Objective —
Return the listing word for word, as given.

Information supplied —
= = =

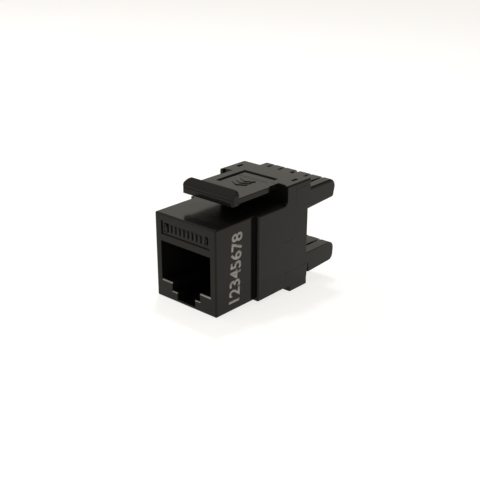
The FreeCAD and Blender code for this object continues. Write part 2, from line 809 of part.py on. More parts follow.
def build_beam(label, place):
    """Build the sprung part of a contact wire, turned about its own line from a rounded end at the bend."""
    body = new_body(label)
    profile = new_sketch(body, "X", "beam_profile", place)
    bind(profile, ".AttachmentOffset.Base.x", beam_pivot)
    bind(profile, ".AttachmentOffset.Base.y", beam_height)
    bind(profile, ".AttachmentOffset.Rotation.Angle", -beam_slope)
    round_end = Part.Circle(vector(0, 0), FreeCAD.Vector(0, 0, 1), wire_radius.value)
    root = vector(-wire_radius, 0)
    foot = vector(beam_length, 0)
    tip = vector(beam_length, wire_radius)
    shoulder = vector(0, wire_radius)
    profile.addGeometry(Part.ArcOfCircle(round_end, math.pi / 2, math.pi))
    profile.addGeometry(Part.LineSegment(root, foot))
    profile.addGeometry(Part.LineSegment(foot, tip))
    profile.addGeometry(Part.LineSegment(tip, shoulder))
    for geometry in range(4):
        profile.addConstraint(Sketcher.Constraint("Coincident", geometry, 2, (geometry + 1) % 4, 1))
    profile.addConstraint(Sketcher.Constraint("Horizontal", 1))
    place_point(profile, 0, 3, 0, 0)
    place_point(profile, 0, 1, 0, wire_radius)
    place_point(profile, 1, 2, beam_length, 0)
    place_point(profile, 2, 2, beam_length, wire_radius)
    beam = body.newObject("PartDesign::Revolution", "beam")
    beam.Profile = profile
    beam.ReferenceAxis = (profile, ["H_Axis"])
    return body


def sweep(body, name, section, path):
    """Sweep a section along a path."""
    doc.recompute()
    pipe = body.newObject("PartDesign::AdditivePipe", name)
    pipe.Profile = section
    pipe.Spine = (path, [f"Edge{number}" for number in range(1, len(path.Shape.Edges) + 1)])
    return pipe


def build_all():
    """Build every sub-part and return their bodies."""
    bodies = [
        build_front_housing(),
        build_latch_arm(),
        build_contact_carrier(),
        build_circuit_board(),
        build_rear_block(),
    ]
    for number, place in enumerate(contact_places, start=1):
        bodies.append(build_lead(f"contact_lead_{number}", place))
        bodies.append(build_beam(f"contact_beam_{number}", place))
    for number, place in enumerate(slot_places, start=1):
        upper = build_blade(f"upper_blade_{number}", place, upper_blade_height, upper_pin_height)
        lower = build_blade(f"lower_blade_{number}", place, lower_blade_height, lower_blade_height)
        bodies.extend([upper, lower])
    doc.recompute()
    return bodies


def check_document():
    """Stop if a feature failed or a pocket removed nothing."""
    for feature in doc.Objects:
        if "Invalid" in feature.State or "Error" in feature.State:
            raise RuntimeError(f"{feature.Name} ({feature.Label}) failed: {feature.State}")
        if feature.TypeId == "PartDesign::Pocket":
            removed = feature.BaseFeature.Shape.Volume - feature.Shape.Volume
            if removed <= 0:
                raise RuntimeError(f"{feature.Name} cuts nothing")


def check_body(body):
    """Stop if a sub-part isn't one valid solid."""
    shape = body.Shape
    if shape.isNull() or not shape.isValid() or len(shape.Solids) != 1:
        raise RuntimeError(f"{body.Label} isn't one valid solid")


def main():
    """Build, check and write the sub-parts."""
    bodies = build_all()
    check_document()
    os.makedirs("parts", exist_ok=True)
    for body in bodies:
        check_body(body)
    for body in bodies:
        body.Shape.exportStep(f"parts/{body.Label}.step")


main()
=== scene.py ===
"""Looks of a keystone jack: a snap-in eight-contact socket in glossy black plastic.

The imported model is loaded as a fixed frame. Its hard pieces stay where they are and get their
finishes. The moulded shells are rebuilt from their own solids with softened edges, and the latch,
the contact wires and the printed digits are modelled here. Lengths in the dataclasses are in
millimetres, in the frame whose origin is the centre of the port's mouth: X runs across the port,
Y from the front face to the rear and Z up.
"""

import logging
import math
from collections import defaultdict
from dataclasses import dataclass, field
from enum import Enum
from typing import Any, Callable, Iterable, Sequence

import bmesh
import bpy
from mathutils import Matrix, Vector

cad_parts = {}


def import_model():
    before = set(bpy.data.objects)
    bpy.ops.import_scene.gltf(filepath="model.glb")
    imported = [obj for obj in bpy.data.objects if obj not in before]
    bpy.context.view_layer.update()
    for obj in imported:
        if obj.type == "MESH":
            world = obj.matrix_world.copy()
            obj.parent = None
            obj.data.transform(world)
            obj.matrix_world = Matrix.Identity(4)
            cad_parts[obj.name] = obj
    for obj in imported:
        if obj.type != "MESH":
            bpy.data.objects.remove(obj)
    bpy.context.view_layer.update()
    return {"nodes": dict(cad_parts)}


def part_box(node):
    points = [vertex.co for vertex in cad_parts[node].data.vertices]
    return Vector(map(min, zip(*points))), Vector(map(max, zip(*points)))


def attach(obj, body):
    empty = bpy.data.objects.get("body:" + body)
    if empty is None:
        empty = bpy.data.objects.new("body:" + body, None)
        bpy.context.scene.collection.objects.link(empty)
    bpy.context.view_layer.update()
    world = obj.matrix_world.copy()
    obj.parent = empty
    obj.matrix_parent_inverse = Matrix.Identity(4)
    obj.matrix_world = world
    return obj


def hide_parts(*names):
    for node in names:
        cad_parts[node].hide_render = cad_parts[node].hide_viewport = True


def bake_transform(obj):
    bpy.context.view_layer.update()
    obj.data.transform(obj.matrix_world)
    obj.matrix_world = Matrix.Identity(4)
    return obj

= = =

Exercise answer —
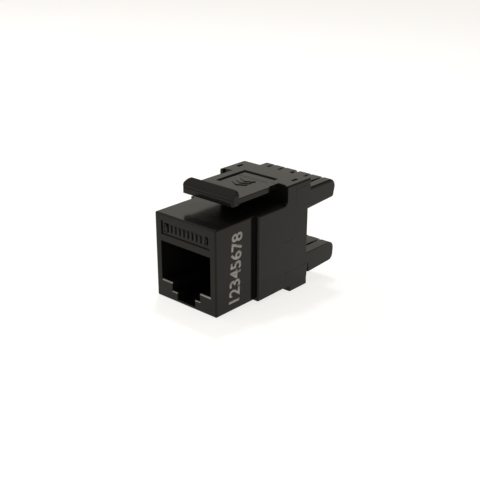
The FreeCAD and Blender code for this object continues. Write part 2, from line 809 of part.py on. More parts follow.
def build_beam(label, place):
    """Build the sprung part of a contact wire, turned about its own line from a rounded end at the bend."""
    body = new_body(label)
    profile = new_sketch(body, "X", "beam_profile", place)
    bind(profile, ".AttachmentOffset.Base.x", beam_pivot)
    bind(profile, ".AttachmentOffset.Base.y", beam_height)
    bind(profile, ".AttachmentOffset.Rotation.Angle", -beam_slope)
    round_end = Part.Circle(vector(0, 0), FreeCAD.Vector(0, 0, 1), wire_radius.value)
    root = vector(-wire_radius, 0)
    foot = vector(beam_length, 0)
    tip = vector(beam_length, wire_radius)
    shoulder = vector(0, wire_radius)
    profile.addGeometry(Part.ArcOfCircle(round_end, math.pi / 2, math.pi))
    profile.addGeometry(Part.LineSegment(root, foot))
    profile.addGeometry(Part.LineSegment(foot, tip))
    profile.addGeometry(Part.LineSegment(tip, shoulder))
    for geometry in range(4):
        profile.addConstraint(Sketcher.Constraint("Coincident", geometry, 2, (geometry + 1) % 4, 1))
    profile.addConstraint(Sketcher.Constraint("Horizontal", 1))
    place_point(profile, 0, 3, 0, 0)
    place_point(profile, 0, 1, 0, wire_radius)
    place_point(profile, 1, 2, beam_length, 0)
    place_point(profile, 2, 2, beam_length, wire_radius)
    beam = body.newObject("PartDesign::Revolution", "beam")
    beam.Profile = profile
    beam.ReferenceAxis = (profile, ["H_Axis"])
    return body


def sweep(body, name, section, path):
    """Sweep a section along a path."""
    doc.recompute()
    pipe = body.newObject("PartDesign::AdditivePipe", name)
    pipe.Profile = section
    pipe.Spine = (path, [f"Edge{number}" for number in range(1, len(path.Shape.Edges) + 1)])
    return pipe


def build_all():
    """Build every sub-part and return their bodies."""
    bodies = [
        build_front_housing(),
        build_latch_arm(),
        build_contact_carrier(),
        build_circuit_board(),
        build_rear_block(),
    ]
    for number, place in enumerate(contact_places, start=1):
        bodies.append(build_lead(f"contact_lead_{number}", place))
        bodies.append(build_beam(f"contact_beam_{number}", place))
    for number, place in enumerate(slot_places, start=1):
        upper = build_blade(f"upper_blade_{number}", place, upper_blade_height, upper_pin_height)
        lower = build_blade(f"lower_blade_{number}", place, lower_blade_height, lower_blade_height)
        bodies.extend([upper, lower])
    doc.recompute()
    return bodies


def check_document():
    """Stop if a feature failed or a pocket removed nothing."""
    for feature in doc.Objects:
        if "Invalid" in feature.State or "Error" in feature.State:
            raise RuntimeError(f"{feature.Name} ({feature.Label}) failed: {feature.State}")
        if feature.TypeId == "PartDesign::Pocket":
            removed = feature.BaseFeature.Shape.Volume - feature.Shape.Volume
            if removed <= 0:
                raise RuntimeError(f"{feature.Name} cuts nothing")


def check_body(body):
    """Stop if a sub-part isn't one valid solid."""
    shape = body.Shape
    if shape.isNull() or not shape.isValid() or len(shape.Solids) != 1:
        raise RuntimeError(f"{body.Label} isn't one valid solid")


def main():
    """Build, check and write the sub-parts."""
    bodies = build_all()
    check_document()
    os.makedirs("parts", exist_ok=True)
    for body in bodies:
        check_body(body)
    for body in bodies:
        body.Shape.exportStep(f"parts/{body.Label}.step")


main()
=== scene.py ===
"""Looks of a keystone jack: a snap-in eight-contact socket in glossy black plastic.

The imported model is loaded as a fixed frame. Its hard pieces stay where they are and get their
finishes. The moulded shells are rebuilt from their own solids with softened edges, and the latch,
the contact wires and the printed digits are modelled here. Lengths in the dataclasses are in
millimetres, in the frame whose origin is the centre of the port's mouth: X runs across the port,
Y from the front face to the rear and Z up.
"""

import logging
import math
from collections import defaultdict
from dataclasses import dataclass, field
from enum import Enum
from typing import Any, Callable, Iterable, Sequence

import bmesh
import bpy
from mathutils import Matrix, Vector

cad_parts = {}


def import_model():
    before = set(bpy.data.objects)
    bpy.ops.import_scene.gltf(filepath="model.glb")
    imported = [obj for obj in bpy.data.objects if obj not in before]
    bpy.context.view_layer.update()
    for obj in imported:
        if obj.type == "MESH":
            world = obj.matrix_world.copy()
            obj.parent = None
            obj.data.transform(world)
            obj.matrix_world = Matrix.Identity(4)
            cad_parts[obj.name] = obj
    for obj in imported:
        if obj.type != "MESH":
            bpy.data.objects.remove(obj)
    bpy.context.view_layer.update()
    return {"nodes": dict(cad_parts)}


def part_box(node):
    points = [vertex.co for vertex in cad_parts[node].data.vertices]
    return Vector(map(min, zip(*points))), Vector(map(max, zip(*points)))


def attach(obj, body):
    empty = bpy.data.objects.get("body:" + body)
    if empty is None:
        empty = bpy.data.objects.new("body:" + body, None)
        bpy.context.scene.collection.objects.link(empty)
    bpy.context.view_layer.update()
    world = obj.matrix_world.copy()
    obj.parent = empty
    obj.matrix_parent_inverse = Matrix.Identity(4)
    obj.matrix_world = world
    return obj


def hide_parts(*names):
    for node in names:
        cad_parts[node].hide_render = cad_parts[node].hide_viewport = True


def bake_transform(obj):
    bpy.context.view_layer.update()
    obj.data.transform(obj.matrix_world)
    obj.matrix_world = Matrix.Identity(4)
    return obj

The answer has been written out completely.